Everyone who has responded to me about this subject is either looking at it on personal or historical level, and I understand that as those are the examples that are people are most close to, either on a personal basis or on a level on which they learned about past conflicts for or against their religion, or thru academic study.
I'm asking people to pull back from that if possible and look at this on a Macro-evolutionary scale..
Ethics and humane thinking about the effects of war, I assert, evolved both in conjunction with the increase in our capacity to kill more efficiently on a grander scale and from the religions formed in the last 5000 years---which on a evolutionary scale given the million plus years of humanoid development is but the blink of an eye.
So I am asserting that ethical/religious thinking was really a human evolutionary development designed to counter the ever increasing destructive capacity of the human form that was rooted in biology.
This form of thinking is also rooted in biology, the brain, but its innate ability to be self aware has told it that it needs to put in a check on biological drives for conquest and destruction through the development of ethical concepts and systems of organization that put a check on this.
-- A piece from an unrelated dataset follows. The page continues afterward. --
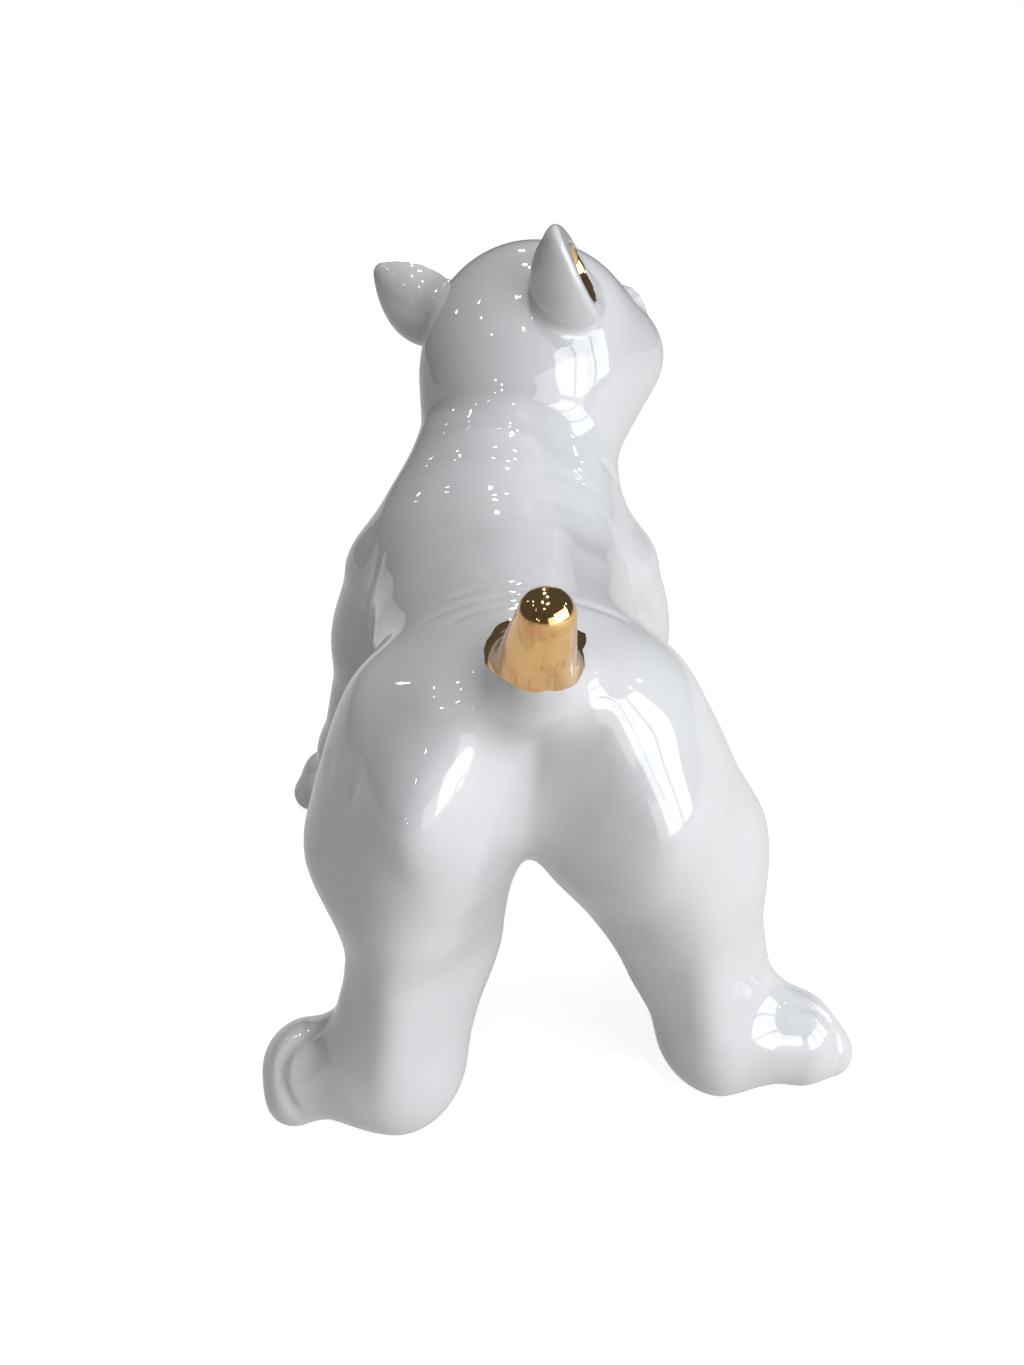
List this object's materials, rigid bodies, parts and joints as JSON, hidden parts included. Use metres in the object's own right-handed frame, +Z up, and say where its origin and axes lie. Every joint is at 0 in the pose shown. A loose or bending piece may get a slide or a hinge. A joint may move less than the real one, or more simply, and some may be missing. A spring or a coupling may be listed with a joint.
{
  "type": "puppy figurine",
  "caption": "Hollow slip-cast puppy ornament, white glaze with gold lustre on tail, nose, eyes and ear linings; stands with its hind feet apart and its head turned",
  "frame": {"origin": "on the floor, under the middle of the figurine's bounding box", "axes": "+Z up, +Y towards the front of the puppy, +X towards its right side"},
  "size_m": [0.2006, 0.228, 0.2512],
  "materials": {
    "white_glaze": "glossy white glaze",
    "gold_lustre": "glossy gold lustre over glaze"
  },
  "bodies": {
    "root": {"torso": "white_glaze", "head": "white_glaze", "left_ear": "white_glaze", "left_ear_lustre": "gold_lustre", "right_ear": "white_glaze", "right_ear_lustre": "gold_lustre", "left_foreleg": "white_glaze", "left_hind_leg": "white_glaze", "right_foreleg": "white_glaze", "right_hind_leg": "white_glaze", "tail": "gold_lustre", "nose": "gold_lustre", "left_eye": "gold_lustre", "right_eye": "gold_lustre"}
  },
  "joints": []
}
This is our rational self trying to assert itself over the biological impulse.
The Christian concept, as taught by Jesus, not as practiced by sectarian churches and nations, embodies this. Love thy enemy. That was totally revolutionary concept. And the fact that it appeared 2 millennium before the appearance of WMD's gave it time to permeate our thinking on what ought to be the basis of our relationships with each other and other nation states. We at least have a body of thought, in the Western Civilized world, that illustrates how we ought to behave even if we don't always behave that way.
The very fact that we have treaties about the treatment of prisoners in war and the treatment of civilians therein is part of this concept playing itself out. Not to mention our treaties about the reduction of nuclear weapons. 2000 years ago I don't think much of this was in place.
I think the world needed a concrete example of the destructive power of our atomic genie to make it realize the consequences of this being used. It is instructive that some 68 years after their employment we have not had a nuclear weapon used, and also have outlawed the use of electronic impulse radiation weapons which had the enticing ability to kill humans, but leave the infrastructure of their habitation and industry intact. Also the same has been done for chemical and biological agents which have the ability to kill on a mass scale.
So we are getting there--moving toward a rational society/planet rooted in ethical concepts first denoted in man's religious development as our brains take on the task of directing our evolution in a self-preserving direction.